Section 742.1 Analysis
[26] In the normal course a conditional sentence would be unavailable to Mr King because of the operation of s. 742.1(b) of the Criminal Code. With his customary fairness, Mr O'Neill has conceded that the statutory bar to a conditional sentence cannot stand where the mandatory minimum sentence that is the basis for it is found to offend Charter section 12. This is the implicit reasoning in R. v. Koenig, 2019 BCPC 83, released April 18, 2019. In this case involving cognate charges the sentencing judge found that the applicable mandatory minimum sentences totaling 120 days violated s.12 of the Charter. The court then imposed a conditional sentence of six months without further analysis of s. 742.1.

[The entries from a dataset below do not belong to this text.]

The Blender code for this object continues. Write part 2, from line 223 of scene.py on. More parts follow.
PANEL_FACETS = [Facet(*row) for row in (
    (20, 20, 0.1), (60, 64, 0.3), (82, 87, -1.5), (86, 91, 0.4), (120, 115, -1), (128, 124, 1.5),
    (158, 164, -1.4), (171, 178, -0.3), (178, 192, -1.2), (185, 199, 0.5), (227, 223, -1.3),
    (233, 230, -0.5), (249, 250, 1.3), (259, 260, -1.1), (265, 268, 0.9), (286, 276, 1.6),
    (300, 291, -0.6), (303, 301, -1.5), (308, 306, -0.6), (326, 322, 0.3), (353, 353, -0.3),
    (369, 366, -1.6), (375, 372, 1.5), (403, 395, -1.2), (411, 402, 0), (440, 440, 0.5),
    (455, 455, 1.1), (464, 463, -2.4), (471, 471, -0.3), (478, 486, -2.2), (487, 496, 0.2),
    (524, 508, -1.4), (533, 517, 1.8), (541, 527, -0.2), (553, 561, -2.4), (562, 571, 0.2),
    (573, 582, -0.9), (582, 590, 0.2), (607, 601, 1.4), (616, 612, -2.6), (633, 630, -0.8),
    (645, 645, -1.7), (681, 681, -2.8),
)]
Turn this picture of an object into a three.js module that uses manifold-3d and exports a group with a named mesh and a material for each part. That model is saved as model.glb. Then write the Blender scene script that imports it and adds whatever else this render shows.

[27] This is also the result in R. v. Drummond, 2018 ONCJ 336. In this s. 151 sexual interference case Justice Pringle found that the 90 day mandatory minimum violated s. 12 of the Charter. The court imposed a 45 day conditional sentence on top of 5 days of time served. There was no specific discussion of s.742.1(b). The implied and correct view of the court was clearly that this impediment no longer existed. Justice A. Schreck upheld this s.12 ruling in R. v. Drummond, [2019] O.J. 731, without discussion of 742.1(b). The implicit finding of the above courts in relation to s. 742.1 is also the determination of this court.